Aim
Copy these lines exactly and nothing else: from the line holding "Continue the Blender" to the line holding "at(centre, SCREW_HEIGHT), JACK)", both lines included.

********************

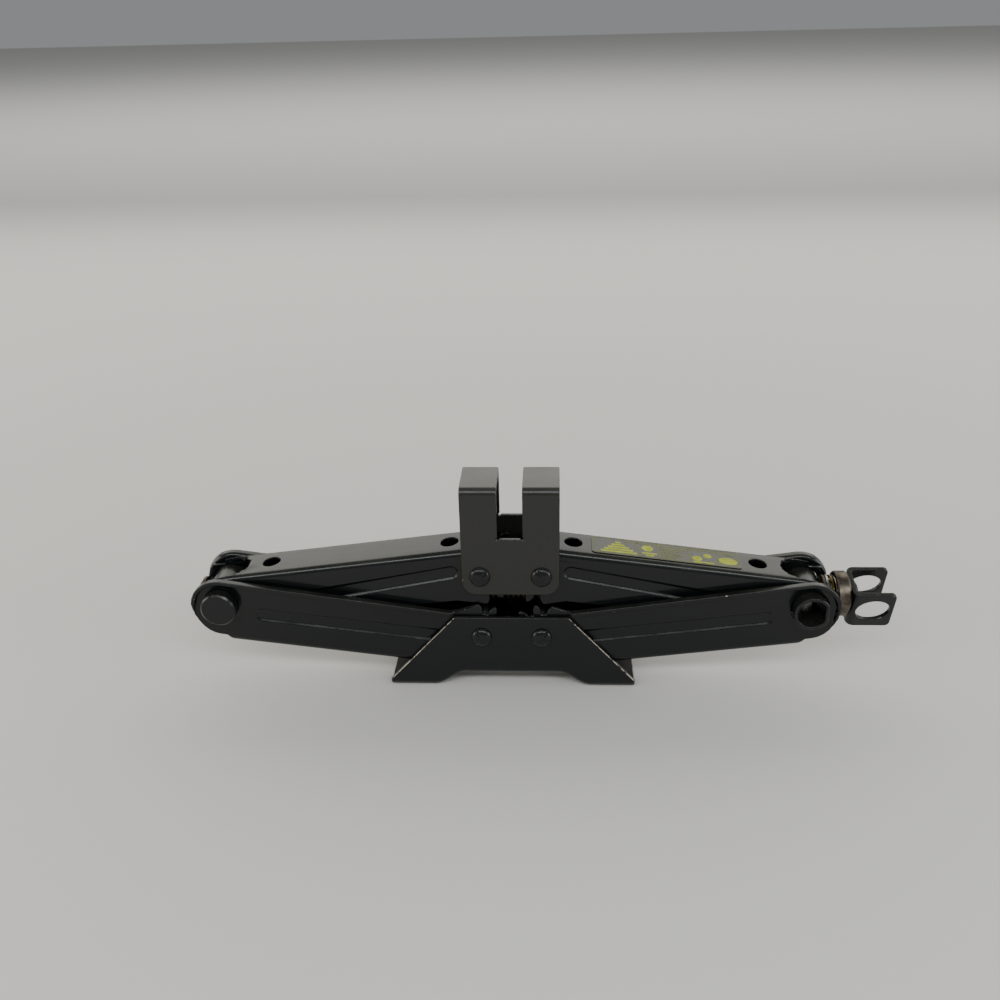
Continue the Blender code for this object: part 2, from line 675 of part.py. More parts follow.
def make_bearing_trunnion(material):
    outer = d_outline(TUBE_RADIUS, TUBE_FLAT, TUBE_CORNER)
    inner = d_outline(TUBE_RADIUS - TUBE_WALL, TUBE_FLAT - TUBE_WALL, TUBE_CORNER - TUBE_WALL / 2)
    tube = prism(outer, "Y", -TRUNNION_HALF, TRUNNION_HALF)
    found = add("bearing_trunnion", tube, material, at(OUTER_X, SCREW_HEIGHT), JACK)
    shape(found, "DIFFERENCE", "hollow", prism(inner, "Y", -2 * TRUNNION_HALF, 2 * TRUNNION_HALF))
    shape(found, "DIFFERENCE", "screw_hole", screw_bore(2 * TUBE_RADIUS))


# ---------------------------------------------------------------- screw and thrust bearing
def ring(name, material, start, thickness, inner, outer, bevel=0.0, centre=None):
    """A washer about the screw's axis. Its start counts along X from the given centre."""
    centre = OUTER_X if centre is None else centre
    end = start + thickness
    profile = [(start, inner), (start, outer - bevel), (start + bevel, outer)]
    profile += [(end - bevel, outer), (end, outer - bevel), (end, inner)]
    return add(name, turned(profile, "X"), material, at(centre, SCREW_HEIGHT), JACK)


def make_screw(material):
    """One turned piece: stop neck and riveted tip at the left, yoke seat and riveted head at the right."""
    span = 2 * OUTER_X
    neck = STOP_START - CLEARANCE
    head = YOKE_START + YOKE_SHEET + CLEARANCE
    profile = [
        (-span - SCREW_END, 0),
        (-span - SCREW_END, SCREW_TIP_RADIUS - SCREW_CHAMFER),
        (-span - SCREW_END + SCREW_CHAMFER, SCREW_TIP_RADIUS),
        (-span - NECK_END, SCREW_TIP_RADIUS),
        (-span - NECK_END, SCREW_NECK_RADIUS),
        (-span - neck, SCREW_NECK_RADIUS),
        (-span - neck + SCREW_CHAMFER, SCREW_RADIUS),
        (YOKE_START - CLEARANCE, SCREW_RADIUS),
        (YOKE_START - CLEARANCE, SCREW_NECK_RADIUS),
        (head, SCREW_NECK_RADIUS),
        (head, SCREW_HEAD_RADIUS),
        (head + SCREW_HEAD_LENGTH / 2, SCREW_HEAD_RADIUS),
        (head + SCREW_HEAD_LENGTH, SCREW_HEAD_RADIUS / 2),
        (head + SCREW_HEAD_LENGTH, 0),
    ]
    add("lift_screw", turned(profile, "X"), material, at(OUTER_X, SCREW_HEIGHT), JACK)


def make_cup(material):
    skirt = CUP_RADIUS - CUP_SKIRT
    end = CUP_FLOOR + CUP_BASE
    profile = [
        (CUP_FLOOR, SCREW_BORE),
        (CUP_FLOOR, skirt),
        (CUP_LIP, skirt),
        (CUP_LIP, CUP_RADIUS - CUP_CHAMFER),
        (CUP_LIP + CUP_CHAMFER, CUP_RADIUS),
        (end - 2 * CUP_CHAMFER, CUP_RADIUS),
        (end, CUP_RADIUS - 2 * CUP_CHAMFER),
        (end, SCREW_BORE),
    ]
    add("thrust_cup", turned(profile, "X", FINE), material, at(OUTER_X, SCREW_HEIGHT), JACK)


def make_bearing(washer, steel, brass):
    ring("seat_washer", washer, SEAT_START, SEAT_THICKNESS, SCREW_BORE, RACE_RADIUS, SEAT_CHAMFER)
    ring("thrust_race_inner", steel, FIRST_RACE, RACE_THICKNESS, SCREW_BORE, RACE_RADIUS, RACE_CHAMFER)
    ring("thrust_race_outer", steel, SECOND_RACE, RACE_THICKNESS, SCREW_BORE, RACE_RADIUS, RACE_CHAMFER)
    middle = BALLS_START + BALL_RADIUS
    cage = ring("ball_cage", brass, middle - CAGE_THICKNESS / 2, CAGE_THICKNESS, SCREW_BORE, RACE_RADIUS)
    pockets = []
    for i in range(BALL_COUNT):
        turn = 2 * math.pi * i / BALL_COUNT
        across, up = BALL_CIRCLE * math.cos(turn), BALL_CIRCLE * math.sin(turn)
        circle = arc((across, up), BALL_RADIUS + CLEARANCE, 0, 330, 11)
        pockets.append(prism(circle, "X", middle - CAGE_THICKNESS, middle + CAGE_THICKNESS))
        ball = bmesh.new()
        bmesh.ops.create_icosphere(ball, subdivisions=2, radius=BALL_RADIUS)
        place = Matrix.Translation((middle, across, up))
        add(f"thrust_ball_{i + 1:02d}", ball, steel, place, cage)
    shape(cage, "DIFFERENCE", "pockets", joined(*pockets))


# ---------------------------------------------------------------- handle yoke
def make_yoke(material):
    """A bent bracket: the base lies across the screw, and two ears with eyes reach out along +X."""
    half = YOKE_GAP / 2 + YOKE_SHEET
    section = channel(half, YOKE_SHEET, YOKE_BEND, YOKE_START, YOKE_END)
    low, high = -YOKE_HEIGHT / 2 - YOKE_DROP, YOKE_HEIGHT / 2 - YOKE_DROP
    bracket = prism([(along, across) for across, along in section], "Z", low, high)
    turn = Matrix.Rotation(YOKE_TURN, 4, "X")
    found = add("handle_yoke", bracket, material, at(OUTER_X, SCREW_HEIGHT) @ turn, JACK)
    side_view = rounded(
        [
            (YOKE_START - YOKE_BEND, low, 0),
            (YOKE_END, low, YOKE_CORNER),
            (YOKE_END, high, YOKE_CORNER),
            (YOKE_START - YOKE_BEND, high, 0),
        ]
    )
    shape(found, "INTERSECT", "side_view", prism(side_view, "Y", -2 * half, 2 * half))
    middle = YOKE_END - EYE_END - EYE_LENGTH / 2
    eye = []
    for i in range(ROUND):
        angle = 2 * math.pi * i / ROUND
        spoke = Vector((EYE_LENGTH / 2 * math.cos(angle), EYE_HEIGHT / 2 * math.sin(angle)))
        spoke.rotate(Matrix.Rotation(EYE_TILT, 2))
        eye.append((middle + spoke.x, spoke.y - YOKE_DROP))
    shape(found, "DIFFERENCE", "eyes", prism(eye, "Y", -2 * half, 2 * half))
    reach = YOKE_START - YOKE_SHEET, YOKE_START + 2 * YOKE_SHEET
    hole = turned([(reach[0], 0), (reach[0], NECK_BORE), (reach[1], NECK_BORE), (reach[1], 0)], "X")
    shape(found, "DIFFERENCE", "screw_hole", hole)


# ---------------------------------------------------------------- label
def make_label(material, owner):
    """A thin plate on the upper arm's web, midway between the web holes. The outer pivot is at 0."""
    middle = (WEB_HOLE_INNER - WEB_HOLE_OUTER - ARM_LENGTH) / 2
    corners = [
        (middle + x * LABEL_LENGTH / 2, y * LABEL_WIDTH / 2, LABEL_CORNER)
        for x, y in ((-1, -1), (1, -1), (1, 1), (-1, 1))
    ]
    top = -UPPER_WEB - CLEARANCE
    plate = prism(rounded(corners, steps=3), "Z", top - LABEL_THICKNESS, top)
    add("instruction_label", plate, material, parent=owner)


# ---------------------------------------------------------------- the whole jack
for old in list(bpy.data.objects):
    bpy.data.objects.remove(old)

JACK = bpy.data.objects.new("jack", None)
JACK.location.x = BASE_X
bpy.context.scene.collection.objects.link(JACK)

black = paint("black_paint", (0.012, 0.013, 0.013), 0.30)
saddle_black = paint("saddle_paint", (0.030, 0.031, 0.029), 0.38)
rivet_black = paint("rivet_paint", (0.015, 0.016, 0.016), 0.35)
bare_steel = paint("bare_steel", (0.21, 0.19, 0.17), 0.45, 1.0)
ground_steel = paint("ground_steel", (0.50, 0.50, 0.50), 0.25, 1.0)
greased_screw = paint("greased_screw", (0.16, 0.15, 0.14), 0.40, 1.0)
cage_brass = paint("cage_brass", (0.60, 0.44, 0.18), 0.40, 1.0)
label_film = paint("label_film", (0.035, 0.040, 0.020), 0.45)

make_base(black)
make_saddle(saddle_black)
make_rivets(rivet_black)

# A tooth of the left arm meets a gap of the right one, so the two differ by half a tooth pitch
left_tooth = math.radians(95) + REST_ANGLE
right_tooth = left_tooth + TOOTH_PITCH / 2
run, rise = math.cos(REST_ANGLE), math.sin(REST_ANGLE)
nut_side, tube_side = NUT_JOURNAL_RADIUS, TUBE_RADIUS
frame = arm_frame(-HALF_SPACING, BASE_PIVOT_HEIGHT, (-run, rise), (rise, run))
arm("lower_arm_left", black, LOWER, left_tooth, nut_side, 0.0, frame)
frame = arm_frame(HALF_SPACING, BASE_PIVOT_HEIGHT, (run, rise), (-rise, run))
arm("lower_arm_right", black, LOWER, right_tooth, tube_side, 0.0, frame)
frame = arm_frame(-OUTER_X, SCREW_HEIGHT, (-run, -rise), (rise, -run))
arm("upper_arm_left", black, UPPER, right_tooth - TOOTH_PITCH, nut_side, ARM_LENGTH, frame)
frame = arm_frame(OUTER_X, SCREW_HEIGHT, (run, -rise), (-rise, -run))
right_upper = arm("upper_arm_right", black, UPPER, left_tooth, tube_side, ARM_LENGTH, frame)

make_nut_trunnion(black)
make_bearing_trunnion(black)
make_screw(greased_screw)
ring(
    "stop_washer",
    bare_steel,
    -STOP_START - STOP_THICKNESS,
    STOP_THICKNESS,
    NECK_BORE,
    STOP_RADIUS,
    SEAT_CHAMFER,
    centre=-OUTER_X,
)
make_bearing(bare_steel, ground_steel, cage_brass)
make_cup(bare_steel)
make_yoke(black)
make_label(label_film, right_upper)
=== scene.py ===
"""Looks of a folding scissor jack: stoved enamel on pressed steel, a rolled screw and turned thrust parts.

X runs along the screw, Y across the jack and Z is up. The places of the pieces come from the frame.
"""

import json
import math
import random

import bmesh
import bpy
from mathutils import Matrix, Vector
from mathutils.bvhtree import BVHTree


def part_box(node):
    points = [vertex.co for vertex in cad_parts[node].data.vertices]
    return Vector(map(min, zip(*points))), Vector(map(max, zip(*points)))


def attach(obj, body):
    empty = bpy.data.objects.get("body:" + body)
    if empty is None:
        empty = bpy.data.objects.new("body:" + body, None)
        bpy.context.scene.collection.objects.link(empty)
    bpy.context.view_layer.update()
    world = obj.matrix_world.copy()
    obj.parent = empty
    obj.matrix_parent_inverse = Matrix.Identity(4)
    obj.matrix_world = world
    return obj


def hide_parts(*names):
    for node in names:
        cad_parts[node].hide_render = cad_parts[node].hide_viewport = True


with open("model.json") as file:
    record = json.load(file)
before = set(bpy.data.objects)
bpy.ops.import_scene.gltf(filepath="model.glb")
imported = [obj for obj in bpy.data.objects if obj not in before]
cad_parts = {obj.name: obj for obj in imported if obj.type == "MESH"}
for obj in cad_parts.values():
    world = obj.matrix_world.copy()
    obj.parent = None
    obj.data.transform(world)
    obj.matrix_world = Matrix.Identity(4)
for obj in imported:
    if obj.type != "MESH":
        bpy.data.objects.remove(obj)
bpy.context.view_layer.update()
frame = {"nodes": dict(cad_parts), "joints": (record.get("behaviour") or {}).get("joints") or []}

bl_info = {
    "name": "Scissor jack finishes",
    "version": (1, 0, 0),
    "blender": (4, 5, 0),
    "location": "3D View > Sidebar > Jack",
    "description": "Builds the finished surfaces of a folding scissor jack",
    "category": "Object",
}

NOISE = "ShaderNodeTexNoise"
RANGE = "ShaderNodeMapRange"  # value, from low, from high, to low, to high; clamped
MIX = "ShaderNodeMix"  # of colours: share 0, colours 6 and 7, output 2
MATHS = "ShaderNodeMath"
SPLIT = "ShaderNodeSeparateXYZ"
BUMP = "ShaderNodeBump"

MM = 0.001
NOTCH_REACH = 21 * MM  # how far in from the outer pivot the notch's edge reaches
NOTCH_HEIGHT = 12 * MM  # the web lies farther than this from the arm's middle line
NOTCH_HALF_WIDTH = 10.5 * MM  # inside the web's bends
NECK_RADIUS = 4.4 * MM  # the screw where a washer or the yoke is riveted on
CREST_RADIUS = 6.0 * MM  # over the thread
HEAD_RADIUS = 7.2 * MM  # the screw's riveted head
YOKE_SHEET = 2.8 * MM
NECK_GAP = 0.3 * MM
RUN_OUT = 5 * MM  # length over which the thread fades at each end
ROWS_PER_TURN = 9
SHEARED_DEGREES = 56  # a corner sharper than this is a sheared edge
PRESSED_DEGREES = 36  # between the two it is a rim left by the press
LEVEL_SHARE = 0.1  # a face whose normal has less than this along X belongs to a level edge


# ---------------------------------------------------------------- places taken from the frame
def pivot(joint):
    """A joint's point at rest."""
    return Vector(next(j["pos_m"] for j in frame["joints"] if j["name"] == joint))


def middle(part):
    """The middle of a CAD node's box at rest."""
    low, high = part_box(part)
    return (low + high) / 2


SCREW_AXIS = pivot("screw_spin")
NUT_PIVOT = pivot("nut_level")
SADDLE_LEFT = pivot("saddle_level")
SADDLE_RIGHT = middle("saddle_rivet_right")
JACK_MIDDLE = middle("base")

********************

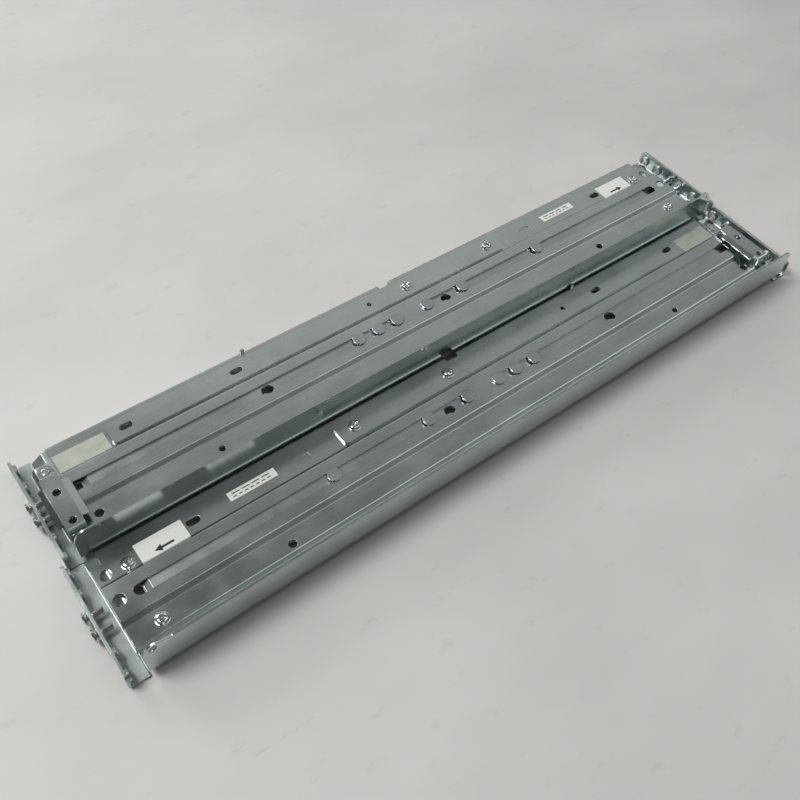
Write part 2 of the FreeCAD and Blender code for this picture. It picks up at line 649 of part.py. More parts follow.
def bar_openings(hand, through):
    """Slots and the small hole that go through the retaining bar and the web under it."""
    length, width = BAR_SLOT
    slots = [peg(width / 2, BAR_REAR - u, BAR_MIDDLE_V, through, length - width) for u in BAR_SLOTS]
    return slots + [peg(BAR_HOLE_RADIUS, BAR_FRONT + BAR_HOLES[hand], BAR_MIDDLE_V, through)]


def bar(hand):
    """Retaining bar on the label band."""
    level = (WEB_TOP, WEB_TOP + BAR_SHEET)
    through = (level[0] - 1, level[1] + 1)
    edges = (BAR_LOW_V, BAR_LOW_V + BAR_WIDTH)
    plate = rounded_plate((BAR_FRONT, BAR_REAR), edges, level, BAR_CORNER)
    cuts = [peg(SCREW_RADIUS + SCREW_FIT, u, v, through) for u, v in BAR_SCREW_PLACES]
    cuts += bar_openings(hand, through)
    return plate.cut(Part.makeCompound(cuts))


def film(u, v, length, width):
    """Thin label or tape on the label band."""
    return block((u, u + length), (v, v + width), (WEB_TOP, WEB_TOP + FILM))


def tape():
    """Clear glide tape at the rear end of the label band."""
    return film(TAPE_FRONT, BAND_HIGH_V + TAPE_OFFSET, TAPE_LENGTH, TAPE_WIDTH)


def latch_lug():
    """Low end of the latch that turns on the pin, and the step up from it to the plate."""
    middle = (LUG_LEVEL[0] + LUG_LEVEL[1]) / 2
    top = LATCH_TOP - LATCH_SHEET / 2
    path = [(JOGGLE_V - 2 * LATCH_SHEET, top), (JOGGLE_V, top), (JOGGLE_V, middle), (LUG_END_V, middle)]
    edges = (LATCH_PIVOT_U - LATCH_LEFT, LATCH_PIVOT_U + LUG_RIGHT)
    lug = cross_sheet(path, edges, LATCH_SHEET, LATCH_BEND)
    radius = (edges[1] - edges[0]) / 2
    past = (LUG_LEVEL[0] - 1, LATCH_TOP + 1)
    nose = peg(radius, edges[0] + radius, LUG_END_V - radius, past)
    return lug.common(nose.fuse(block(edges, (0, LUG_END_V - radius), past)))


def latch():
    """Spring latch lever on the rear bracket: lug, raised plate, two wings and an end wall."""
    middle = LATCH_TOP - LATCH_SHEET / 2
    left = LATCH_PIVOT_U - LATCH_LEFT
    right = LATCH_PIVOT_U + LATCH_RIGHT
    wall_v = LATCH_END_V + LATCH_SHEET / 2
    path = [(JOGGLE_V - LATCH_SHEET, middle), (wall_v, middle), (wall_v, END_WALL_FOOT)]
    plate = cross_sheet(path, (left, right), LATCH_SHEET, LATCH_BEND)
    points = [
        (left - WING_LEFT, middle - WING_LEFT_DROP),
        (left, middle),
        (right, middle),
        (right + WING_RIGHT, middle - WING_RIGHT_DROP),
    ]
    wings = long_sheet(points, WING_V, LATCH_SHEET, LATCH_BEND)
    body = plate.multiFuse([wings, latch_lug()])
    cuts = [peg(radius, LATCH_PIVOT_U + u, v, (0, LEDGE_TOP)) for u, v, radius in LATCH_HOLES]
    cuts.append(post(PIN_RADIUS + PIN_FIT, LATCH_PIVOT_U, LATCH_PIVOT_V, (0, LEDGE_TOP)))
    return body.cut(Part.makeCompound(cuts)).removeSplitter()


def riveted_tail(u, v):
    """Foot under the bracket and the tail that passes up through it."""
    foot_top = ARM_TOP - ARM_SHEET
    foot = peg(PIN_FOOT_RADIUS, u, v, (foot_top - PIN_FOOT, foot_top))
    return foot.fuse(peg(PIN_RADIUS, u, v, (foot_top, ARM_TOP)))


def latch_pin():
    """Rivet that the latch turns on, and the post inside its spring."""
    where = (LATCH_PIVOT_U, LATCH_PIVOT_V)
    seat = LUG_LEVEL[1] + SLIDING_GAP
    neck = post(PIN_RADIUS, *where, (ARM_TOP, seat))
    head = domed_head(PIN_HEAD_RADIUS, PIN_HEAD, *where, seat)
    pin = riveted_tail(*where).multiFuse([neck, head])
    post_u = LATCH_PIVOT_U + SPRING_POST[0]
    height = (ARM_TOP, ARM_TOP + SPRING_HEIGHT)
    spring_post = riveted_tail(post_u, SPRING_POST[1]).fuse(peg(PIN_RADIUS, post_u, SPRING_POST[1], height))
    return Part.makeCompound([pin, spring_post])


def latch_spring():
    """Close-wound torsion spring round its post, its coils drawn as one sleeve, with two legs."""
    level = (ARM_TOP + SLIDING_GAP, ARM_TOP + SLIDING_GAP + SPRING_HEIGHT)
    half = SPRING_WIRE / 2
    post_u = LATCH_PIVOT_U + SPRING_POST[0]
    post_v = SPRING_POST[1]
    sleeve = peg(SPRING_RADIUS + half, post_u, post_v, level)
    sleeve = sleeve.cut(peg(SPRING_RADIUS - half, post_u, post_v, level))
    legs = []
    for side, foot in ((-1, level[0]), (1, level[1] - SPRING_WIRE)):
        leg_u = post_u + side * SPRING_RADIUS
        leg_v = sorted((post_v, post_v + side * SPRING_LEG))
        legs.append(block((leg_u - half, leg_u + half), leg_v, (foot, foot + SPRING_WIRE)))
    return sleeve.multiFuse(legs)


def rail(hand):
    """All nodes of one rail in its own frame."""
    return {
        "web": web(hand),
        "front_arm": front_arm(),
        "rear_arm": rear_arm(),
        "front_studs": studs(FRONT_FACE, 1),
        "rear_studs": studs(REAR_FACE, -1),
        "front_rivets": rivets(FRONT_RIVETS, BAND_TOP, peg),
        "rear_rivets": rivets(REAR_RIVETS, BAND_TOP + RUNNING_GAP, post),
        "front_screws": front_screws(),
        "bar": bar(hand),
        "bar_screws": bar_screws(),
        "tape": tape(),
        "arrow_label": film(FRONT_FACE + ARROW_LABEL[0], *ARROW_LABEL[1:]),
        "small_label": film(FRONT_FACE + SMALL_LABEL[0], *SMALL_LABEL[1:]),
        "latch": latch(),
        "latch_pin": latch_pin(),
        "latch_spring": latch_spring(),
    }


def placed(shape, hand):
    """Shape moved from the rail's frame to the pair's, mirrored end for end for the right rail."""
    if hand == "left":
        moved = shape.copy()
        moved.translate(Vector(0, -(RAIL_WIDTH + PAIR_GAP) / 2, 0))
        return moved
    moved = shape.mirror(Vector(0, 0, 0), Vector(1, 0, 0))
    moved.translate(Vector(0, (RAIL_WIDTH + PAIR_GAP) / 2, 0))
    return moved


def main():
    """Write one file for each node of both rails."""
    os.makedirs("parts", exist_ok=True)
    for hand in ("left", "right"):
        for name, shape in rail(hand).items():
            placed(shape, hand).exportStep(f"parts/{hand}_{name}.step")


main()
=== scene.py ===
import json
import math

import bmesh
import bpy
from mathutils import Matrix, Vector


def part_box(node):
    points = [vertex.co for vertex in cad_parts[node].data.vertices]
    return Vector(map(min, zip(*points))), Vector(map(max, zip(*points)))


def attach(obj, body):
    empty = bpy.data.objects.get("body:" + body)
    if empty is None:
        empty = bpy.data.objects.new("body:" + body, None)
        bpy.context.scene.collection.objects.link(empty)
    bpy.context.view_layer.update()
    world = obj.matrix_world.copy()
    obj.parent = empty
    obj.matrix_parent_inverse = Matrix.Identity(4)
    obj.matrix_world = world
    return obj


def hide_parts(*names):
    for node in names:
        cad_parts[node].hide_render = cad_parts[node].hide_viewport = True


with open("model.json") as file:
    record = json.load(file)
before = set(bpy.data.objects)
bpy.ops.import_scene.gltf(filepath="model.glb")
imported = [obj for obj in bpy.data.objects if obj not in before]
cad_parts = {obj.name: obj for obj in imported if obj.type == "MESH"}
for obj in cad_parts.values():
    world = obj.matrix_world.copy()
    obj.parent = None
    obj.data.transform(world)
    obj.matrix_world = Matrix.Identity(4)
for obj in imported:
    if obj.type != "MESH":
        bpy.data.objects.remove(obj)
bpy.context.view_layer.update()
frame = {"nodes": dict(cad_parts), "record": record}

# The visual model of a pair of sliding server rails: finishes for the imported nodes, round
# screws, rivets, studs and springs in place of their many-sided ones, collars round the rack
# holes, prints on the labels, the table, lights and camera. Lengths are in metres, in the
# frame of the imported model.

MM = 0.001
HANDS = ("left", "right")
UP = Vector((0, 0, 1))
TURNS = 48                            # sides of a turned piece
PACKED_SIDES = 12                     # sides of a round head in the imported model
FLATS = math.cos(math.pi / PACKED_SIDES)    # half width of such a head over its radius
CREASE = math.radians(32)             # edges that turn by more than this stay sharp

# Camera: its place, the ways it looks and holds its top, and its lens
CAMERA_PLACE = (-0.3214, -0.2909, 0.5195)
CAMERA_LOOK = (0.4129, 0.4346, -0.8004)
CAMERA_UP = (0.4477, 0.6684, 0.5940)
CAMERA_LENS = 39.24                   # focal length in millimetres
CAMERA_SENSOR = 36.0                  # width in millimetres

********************

Answer to this problem
Continue the Blender code for this object: part 2, from line 675 of part.py. More parts follow.
def make_bearing_trunnion(material):
    outer = d_outline(TUBE_RADIUS, TUBE_FLAT, TUBE_CORNER)
    inner = d_outline(TUBE_RADIUS - TUBE_WALL, TUBE_FLAT - TUBE_WALL, TUBE_CORNER - TUBE_WALL / 2)
    tube = prism(outer, "Y", -TRUNNION_HALF, TRUNNION_HALF)
    found = add("bearing_trunnion", tube, material, at(OUTER_X, SCREW_HEIGHT), JACK)
    shape(found, "DIFFERENCE", "hollow", prism(inner, "Y", -2 * TRUNNION_HALF, 2 * TRUNNION_HALF))
    shape(found, "DIFFERENCE", "screw_hole", screw_bore(2 * TUBE_RADIUS))


# ---------------------------------------------------------------- screw and thrust bearing
def ring(name, material, start, thickness, inner, outer, bevel=0.0, centre=None):
    """A washer about the screw's axis. Its start counts along X from the given centre."""
    centre = OUTER_X if centre is None else centre
    end = start + thickness
    profile = [(start, inner), (start, outer - bevel), (start + bevel, outer)]
    profile += [(end - bevel, outer), (end, outer - bevel), (end, inner)]
    return add(name, turned(profile, "X"), material, at(centre, SCREW_HEIGHT), JACK)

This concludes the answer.